Система философии. Том 2. Этика чистой воли - страница 53
После того как у Эсхила и, во всяком случае, также у Софокла возникла проблема воли, Платон мог подвергнуть её понятийному рассмотрению. Но кто бы мог подумать, что без предшествующего примера трагедии зрелая и мужественная этика Платона была бы объяснима. Ещё менее она была бы объяснима, чем без эстетического жара явления была бы понятна в платоновской терминологии корреляция идеи и явления. Следовательно, этика следовала за искусством. Как же тут можно удивляться, что сама этика при открытии проблемы воли ещё не дошла до определения воли.
Также и Платон отнюдь не отрекался в бурях и натиске от мягкого принуждения своей отечественной религиозности; напротив, он стремился усердно участвовать в её нравственном обновлении. Божество оставалось и для него первоисточником всей силы добра; и уподобление, самоуподобление божеству (ὑμοίωσις ϑεῷ) оставалось для него всеобщим девизом нравственности. Но пока воля есть преимущественно воля божественная, она как человеческая воля не получает своего точного определения – такого, которое отличало бы её от божественной воли. И потому вполне понятно, что она не достигает даже терминологического обозначения.
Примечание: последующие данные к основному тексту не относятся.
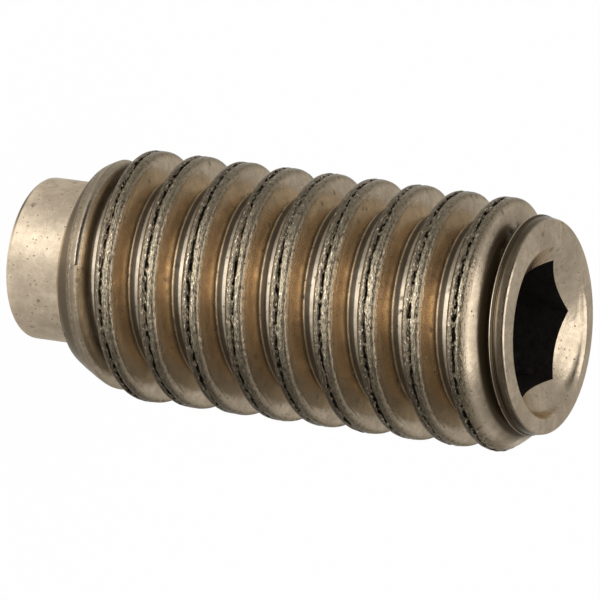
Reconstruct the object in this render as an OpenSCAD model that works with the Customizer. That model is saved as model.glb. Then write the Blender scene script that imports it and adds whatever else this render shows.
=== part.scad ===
// Socket set screw with a half dog point: a headless screw with a rolled 60 degree thread over
// its length, a plain cylindrical point at the bottom and a hexagon socket in the top.
// It is turned and rolled from one bar, so it is one solid. Z is the axis, with the flat of the
// point on z = 0 and the socket facing up. Sizes are in millimetres.

/* [Overall] */
// Length from the flat of the point to the face round the socket
screw_length = 9.4; // [7.6:0.05:12.8]
// Diameter over the crests of the thread
major_d = 4.14; // [4:0.01:4.4]

/* [Thread] */
// Advance of the thread in one turn, for 32 turns to the inch
pitch = 0.79375; // [0.76:0.00125:0.9]
// Depth of the thread from its crest to its root
thread_depth = 0.47; // [0.42:0.01:0.5]
// Angle of each flank from a plane square to the axis
flank_angle = 30; // [26:1:32]
// Width of the narrow flat at the root
root_w = 0.05; // [0.02:0.01:0.08]
// Width along the axis of each rounded shoulder of a crest
shoulder_w = 0.065; // [0.04:0.005:0.08]
// Height that a crest loses over its shoulder
shoulder_drop = 0.06; // [0.03:0.01:0.08]
// Width of the seam that rolling leaves along a crest
seam_w = 0.075; // [0.04:0.005:0.1]
// Depth of that seam
seam_depth = 0.035; // [0.01:0.005:0.05]
// Angle from +X at which a crest line crosses the plane of the point's flat
thread_angle = -12.5; // [-180:0.5:180]

/* [Dog point] */
// Diameter of the point
point_d = 2.7; // [2.3:0.01:2.9]
// Length of the point, up to the shoulder
point_length = 0.96; // [0.6:0.01:1.4]
// Radius of the rounded edge at the tip
tip_round = 0.13; // [0.04:0.01:0.3]
// Angle between the shoulder behind the point and the axis
neck_angle = 60; // [40:1:75]
// Diameter to which the shoulder rises, where the first crest starts
start_d = 3.34; // [3.2:0.01:3.9]
// Angle to the axis at which the first crests grow to the full diameter
start_angle = 30; // [12:1:45]

/* [Socket end] */
// Diameter of the flat face round the socket
face_d = 3.54; // [3.35:0.01:3.6]
// Diameter of the lower edge of the collar outside that face, which the thread's groove runs into
collar_d = 3.57; // [3.56:0.01:3.75]
// Length of the collar
collar_length = 0.25; // [0.15:0.01:0.5]
// Angle between the chamfer below the collar and the axis
chamfer_angle = 38; // [20:1:50]

/* [Socket] */
// Distance across the flats of the hexagon
hex_af = 2.03; // [1.6:0.01:2.2]
// Depth of the hexagon below the face
hex_depth = 3.2; // [1.4:0.1:4.6]
// Angle of one corner of the hexagon from +X
hex_angle = 48; // [0:1:60]
// Full angle of the cone at the bottom of the socket
bottom_angle = 120; // [90:1:150]
// Width of the ledge between the flats of the hexagon and that cone
bottom_step = 0.03; // [0.01:0.01:0.1]
// Diameter of the countersink at the face
countersink_d = 2.92; // [2.7:0.01:3.2]
// Full angle of the countersink
countersink_angle = 120; // [80:1:130]
// Width of the steep rim round the countersink
rim_w = 0.08; // [0.03:0.01:0.1]
// Depth of that rim
rim_depth = 0.1; // [0.04:0.01:0.2]

/* [Smoothness] */
// Steps in one turn of the thread
turn_steps = 36; // [24:4:40]
// Steps in the rounded edge of the tip
round_steps = 5; // [3:1:8]

/* [Hidden] */

// Cuts run this far past the faces they open through
overcut = 0.5;
// The tapers of the blank stop this far outside the crests
crest_clear = 0.05;
// The foot of the collar reaches this far under the root of the thread
foot_sink = 0.05;
// The collar's lower edge lies this far above the start of the chamfer
edge_clear = 0.02;

major_r = major_d / 2;
point_r = point_d / 2;
start_r = start_d / 2;
face_r = face_d / 2;
collar_r = collar_d / 2;
blank_r = major_r + crest_clear;

// Heights of the corners of the blank, from the point to the socket
neck_top = point_length + (start_r - point_r) / tan(neck_angle);
start_top = neck_top + (blank_r - start_r) / tan(start_angle);
chamfer_top = screw_length - collar_length;
chamfer_bottom = chamfer_top - (blank_r - collar_r) / tan(chamfer_angle);

// One pitch of the thread from root to root, as [place along the axis, depth below the crest]
crest_w = pitch - root_w - 2 * (thread_depth - shoulder_drop) * tan(flank_angle);
section = [
    [-(pitch - root_w) / 2, thread_depth],
    [-crest_w / 2, shoulder_drop],
    [-crest_w / 2 + shoulder_w, 0],
    [crest_w / 2 - shoulder_w - seam_w, 0],
    [crest_w / 2 - shoulder_w - seam_w / 2, seam_depth],
    [crest_w / 2 - shoulder_w, 0],
    [crest_w / 2, shoulder_drop],
    [(pitch - root_w) / 2, thread_depth]
];

// The ridge starts two turns below the point's flat and ends past the face, so that the blank
// cuts both of its ends
first_turn = -2;
last_turn = ceil(screw_length / pitch) + 1;
lines_per_turn = len(section);
line_count = lines_per_turn * (last_turn - first_turn);

// Point of thread line i at step j round the axis: each line climbs one pitch in a turn
function thread_point(i, j) =
    let (
        turn = first_turn + floor(i / lines_per_turn),
        spot = section[i % lines_per_turn],
        angle = 360 * j / turn_steps,
        r = major_r - spot[1]
    )
    [
        r * cos(angle),
        r * sin(angle),
        pitch * (turn + (angle - thread_angle) / 360) + spot[0]
    ];

// Number of that point in the list: after a whole turn a line goes on as the line one turn up
function thread_index(i, j) =
    j == turn_steps ? thread_index(i + lines_per_turn, 0)
    : i <= line_count ? j * (line_count + 1) + i
    : turn_steps * (line_count + 1) + i - line_count - 1;

// Edge of the threaded surface that starts at line i: once round, then back along the axis
function rim(i) = concat(
    [for (j = [0 : turn_steps - 1]) thread_index(i, j)],
    [for (back = [0 : lines_per_turn - 1]) thread_index(i + lines_per_turn - back, 0)]
);

// A fan of triangles from one point on the axis to a rim
function fan(tip, edge) = [
    for (k = [0 : len(edge) - 1]) [tip, edge[k], edge[(k + 1) % len(edge)]]
];

function flipped(faces) = [for (f = faces) [f[0], f[2], f[1]]];

// The endless thread round a solid core, as one closed helical surface
module thread_form() {
    low_tip = turn_steps * (line_count + 1) + lines_per_turn;
    points = concat(
        [for (j = [0 : turn_steps - 1]) for (i = [0 : line_count]) thread_point(i, j)],
        [for (i = [1 : lines_per_turn]) thread_point(line_count + i, 0)],
        [[0, 0, pitch * (first_turn - 1)], [0, 0, pitch * (last_turn + 2)]]
    );
    sides = [
        for (j = [0 : turn_steps - 1])
            for (i = [0 : line_count - 1])
                for (upper = [true, false])
                    upper
                        ? [thread_index(i, j), thread_index(i + 1, j), thread_index(i + 1, j + 1)]
                        : [thread_index(i, j), thread_index(i + 1, j + 1), thread_index(i, j + 1)]
    ];
    polyhedron(
        points = points,
        faces = concat(sides, fan(low_tip, rim(0)), flipped(fan(low_tip + 1, rim(line_count))))
    );
}

// The core of the collar: its lower side is as steep as a flank of the thread, and the blank cuts
// its outside to size
module collar_core() {
    foot_r = major_r - thread_depth - foot_sink;
    edge = chamfer_top + edge_clear;
    rotate_extrude($fn = 96)
        polygon([
            [0, edge - (collar_r - foot_r) * tan(flank_angle)],
            [foot_r, edge - (collar_r - foot_r) * tan(flank_angle)],
            [blank_r, edge + (blank_r - collar_r) * tan(flank_angle)],
            [blank_r, screw_length + overcut],
            [0, screw_length + overcut]
        ]);
}

// The turned blank: point, shoulder, first taper, chamfer, collar and flat face
module blank() {
    rounding = [
        for (k = [0 : round_steps])
            let (a = 90 * k / round_steps)
            [point_r - tip_round * (1 - sin(a)), tip_round * (1 - cos(a))]
    ];
    rotate_extrude($fn = 96)
        polygon(concat(
            [[0, 0]],
            rounding,
            [
                [point_r, point_length],
                [start_r, neck_top],
                [blank_r, start_top],
                [blank_r, chamfer_bottom],
                [collar_r, chamfer_top],
                [face_r, screw_length],
                [0, screw_length]
            ]
        ));
}

// The hexagon with the cone below it and the dished countersink at its mouth
module socket() {
    corner_r = hex_af / 2 / cos(30);
    bottom_r = hex_af / 2 - bottom_step;
    bottom_h = bottom_r / tan(bottom_angle / 2);
    sink_r = countersink_d / 2;
    dish_r = sink_r - rim_w;
    dish_z = screw_length - rim_depth;
    translate([0, 0, screw_length - hex_depth])
        rotate([0, 0, hex_angle])
            cylinder(h = hex_depth + overcut, r = corner_r, $fn = 6);
    translate([0, 0, screw_length - hex_depth])
        rotate_extrude($fn = 96)
            polygon([[0, -bottom_h], [bottom_r, 0], [bottom_r, overcut], [0, overcut]]);
    rotate_extrude($fn = 96)
        polygon([
            [0, dish_z - dish_r / tan(countersink_angle / 2)],
            [dish_r, dish_z],
            [sink_r, screw_length],
            [sink_r, screw_length + overcut],
            [0, screw_length + overcut]
        ]);
}

module set_screw() {
    color([0.62, 0.56, 0.48])
        difference() {
            intersection() {
                blank();
                union() {
                    thread_form();
                    collar_core();
                }
            }
            socket();
        }
}

set_screw();
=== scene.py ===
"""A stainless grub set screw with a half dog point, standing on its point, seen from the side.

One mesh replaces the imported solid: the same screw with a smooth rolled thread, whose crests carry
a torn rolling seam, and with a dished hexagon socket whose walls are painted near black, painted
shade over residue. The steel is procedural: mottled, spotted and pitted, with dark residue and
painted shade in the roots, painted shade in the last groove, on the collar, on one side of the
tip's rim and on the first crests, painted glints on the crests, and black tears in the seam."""
import math

import bpy
import numpy as np
from mathutils import Matrix, Vector


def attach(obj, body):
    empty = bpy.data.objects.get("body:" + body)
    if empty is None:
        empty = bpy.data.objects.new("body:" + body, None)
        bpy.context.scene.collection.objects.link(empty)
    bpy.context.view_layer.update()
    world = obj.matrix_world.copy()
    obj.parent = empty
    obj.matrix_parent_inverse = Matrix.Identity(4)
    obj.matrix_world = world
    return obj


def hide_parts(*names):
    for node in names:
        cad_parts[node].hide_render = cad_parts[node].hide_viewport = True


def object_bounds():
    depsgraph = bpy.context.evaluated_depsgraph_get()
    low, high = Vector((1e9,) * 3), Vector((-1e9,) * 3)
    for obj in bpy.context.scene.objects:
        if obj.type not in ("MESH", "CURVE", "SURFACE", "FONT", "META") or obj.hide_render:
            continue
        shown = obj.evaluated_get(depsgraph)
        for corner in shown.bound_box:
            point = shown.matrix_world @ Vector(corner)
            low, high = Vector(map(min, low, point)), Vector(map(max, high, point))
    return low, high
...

Когда в христианскую эпоху воля наконец выступает как психологический фактор, этот прогресс, вероятно, следует приписать теологии. И Логос иудея Филона должен быть здесь признан движущим основанием. Воля Бога отступает здесь перед словом Божьим. Слово представляет язык, а язык – разум. В Логосе воля, божественная воля становится интеллектом.
Истинная трансцендентность была бы нарушена (каузальностью) воли. Поэтому воля оказывается излишней в сущности Бога; Он говорит, и это происходит; Его мышление есть Его деяние. Но тем самым для человека открывается пространство для воли. После того как Бог, так сказать, утратил волю, человек начинает обладать ею. И с другой стороны, отсюда же видно, что метафизика, которая всегда по существу есть лишь философия религии, поскольку она утверждает сущностное равенство между Богом и человеком, также пантеистически утверждает тождество воли и интеллекта. Эта воля метафизики поэтому вовсе не воля, а пред-воля, воля-судьба; не психологическая воля. Последняя возникает лишь как этическая, как чистая воля.
Открыв проблему чистой воли, Платон руководствовался проблемой чистого познания. В этой последней проблеме он, однако, присоединился к критике восприятия, которая со времен Гераклита занимала мысль: критика, которая у Парменида и Демокрита привела к грандиозным последствиям. Конечно, уже в Пифагорейском союзе эта критика ощущения приняла морализирующее направление. И все учение мистерий с их культом атаковало и разрушало наивность чувственного сознания. Мы видим в «Федре», как сильно это отчуждение от чувственности повлияло на Платона. Это двойная упряжка, которой управляет человек; и не единая узда направляет этих разнородных коней. Подобно тому, как чистое мышление, как мышление чистого познания, было отделено от ощущения, так и чистая воля, как воля этики, как воля нравственности, должна была быть оторвана от ощущения, от всей чувственности.
Нет необходимости обозначать эту волю по аналогии с чистым познанием как волю чистой нравственности. Ибо познание, по крайней мере, существовало; в математике оно присутствовало; Платону оставалось лишь показать, что это познание основывается на чистом познании; и, возможно, также, что и в какой мере оно его содержит. Нравственность же как таковая вовсе не существовала до того, как была осознана в этом качестве. То, что могло считаться ее заменой, было религией, правом и государством. А софисты поставили всю эту нравственность на скамью подсудимых; не для того, чтобы возвести на ее место лучшую нравственность, а чтобы объявить всякую нравственность тщетной и отбросить ее. Поэтому, когда Платон ввел в обсуждение проблему воли для нравственности, эта воля сразу должна была мыслиться как чистая воля; метод очищения должен был проявиться при ее возникновении.